Pauline Oliveros: The World Wide Tuning Meditation

Credits: © Copyright Deep Listening Publications, 2011.

Composed by Pauline Oliveros, 1991. Recorded 2007. Performers: Audience members.

Contact: Pauline Oliveros, e-mail: pauline.oliveros@gmail.com. Web site: paulineoliveros.us.

The instructions for the Tuning Meditation (Fig. 11) are designed to promote heightened listening in the participants that accumulates and amplifies during the course of the piece. The instructions address the direction of attention within the capabilities of the participants in the ways described below.
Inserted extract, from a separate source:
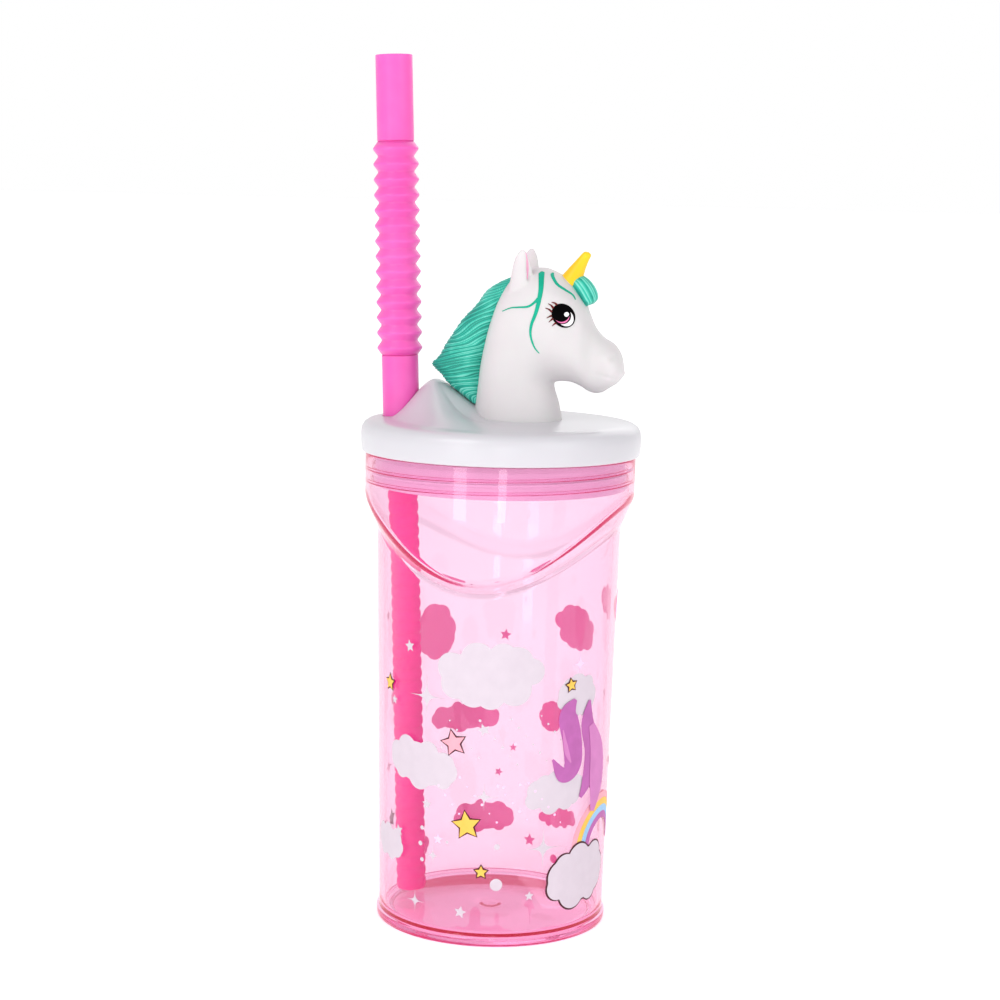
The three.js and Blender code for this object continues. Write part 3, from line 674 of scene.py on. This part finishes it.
# The head and its ears are one moulding: their union is meshed anew in small cells and smoothed, which
# rounds the join.
def makeHead():
    ears = [capped(earSurface(side, np.linspace(0, 1, 48)[:, None], np.linspace(0, 2 * np.pi, 65)[None, :-1]))
            for side in (-1, 1)]
    piece = gridObject("unicorn_head_skin", [headGrid(), *ears], sharp=80)
    union = piece.modifiers.new("union", "REMESH")
    union.mode, union.voxel_size = "VOXEL", head["cell"] * mm
    soft = piece.modifiers.new("soft", "SMOOTH")
    soft.factor, soft.iterations = 0.5, head["blend"]
    return applied(piece, 180)


# The painted lining lies in the ear's cup: a lens-shaped patch set on the skin, with a film's thickness.
def makeEarLining():
    share = np.linspace(0.4, 0.93, 24)[:, None]
    lens = 0.34 * np.sin(np.linspace(0.25, 2.9, 24))[:, None]
    grids = [earSurface(side, share, side * head["earMouth"] + lens * np.linspace(-1, 1, 9)) for side in (-1, 1)]
    piece = gridObject("unicorn_ear_lining", grids, around=False)
    return filmed(piece, "NEAREST_SURFACEPOINT", 0.03)


# The horn is a hollow-sided cone, radius = foot (1 - s)^1.4 + tip (1 - (1 - s)^1.4), with a round end; it
# leans forward and bows.
def hornGrid():
    share = np.linspace(-0.3, 1, 60)[:, None]
    turn = (np.arange(64) * 2 * np.pi / 64)[None, :]
    cap = np.sqrt(np.clip(1 - (np.clip(share - 0.9, 0, 1) / 0.1) ** 2, 0, 1))
    left = (1 - np.clip(share, 0, 1)) ** 1.4
    radius = (head["hornRadius"] * left + head["hornTip"] * (1 - left)) * cap
    x, z = radius * np.cos(turn) + head["hornBow"] * share**2, head["hornLength"] * share + 0 * turn
    lean = math.radians(head["hornLean"])
    return capped(np.stack([x * math.cos(lean) + z * math.sin(lean) + lid["neckX"] + head["hornX"],
                            radius * np.sin(turn) + 0 * share,
                            z * math.cos(lean) - x * math.sin(lean) + deck + head["hornFoot"]], -1))


skull = dressed(makeHead(), "lid", "vinyl_white", vinylWhite, "unicorn_head")
earPink = inkFinish("earPaint", (0.85, 0.35, 0.55), (0.82, 0.45, 0.6))
dressed(makeEarLining(), "lid", "vinyl_white", earPink)
dressed(gridObject("unicorn_horn_cone", [hornGrid()], sharp=80), "lid", "vinyl_yellow", hornYellow, "unicorn_horn")
print("head made")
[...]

There are two forms of attention: exclusive (focal) and inclusive (global). Exclusive attention is linear and directed moment by moment to detail. Inclusive attention is non-linear and is open and receptive to all input without focused detail. Both forms of attention can be used internally (addressed to the mind) or externally (addressed to the outside world or environment).

First the participant listens internally using exclusive attention to determine a pitch to sound initially. Then he or she listens externally inclusively to all the pitches that others are sounding. Exclusive attention is then addressed to a specific pitch in order to match it exactly or internally to find a pitch that is not being sounded by anyone else. Attention is continually being flexed from focal to global, internal to external throughout the duration of the piece.

The musical result is an initial chord cluster that gradually shifts as new tones are entered. There are threads of common tones running through the cluster that often becomes chordal and gravitates to the resonant frequency of the space of the performance. The piece ends by an unspoken consensus. The Tuning Meditation has ranged in duration from 2 minutes to more than an hour and a half. The number of performers has varied from a minimum of six to 6,000.

The Tuning Meditation is a metaphor for building community through a shared activity that has individual innovations and/or imitations arriving at a consensual result.

Pauline Oliveros (1932) is a composer, performer, author and philosopher. She pioneered Deep Listening, an aesthetic based upon principles of improvisation, electronic music, ritual, teaching and meditation designed to inspire both trained and untrained performers to practice the art of listening and responding to environmental conditions in solo and ensemble situations. During the mid-1960s she served as the first director of the Tape Music Center at Mills College, a.k.a. the Center for Contemporary Music, then as Professor of Music and later as Director of the Center for Music Experiment at the University of California at San Diego. Since 2001 she has served as Distinguished Research Professor of Music in the Arts department at Rensselaer Polytechnic Institute (RPI), engaged in research on a National Science Foundation CreativeIT project. She also serves as Darius Milhaud Composer in Residence at Mills College doing telepresence teaching and is president of Deep Listening Institute, Ltd. She received the 2009--2010 William Schuman Award from Columbia University. See paulineoliveros.us; www.deeplistening.org/.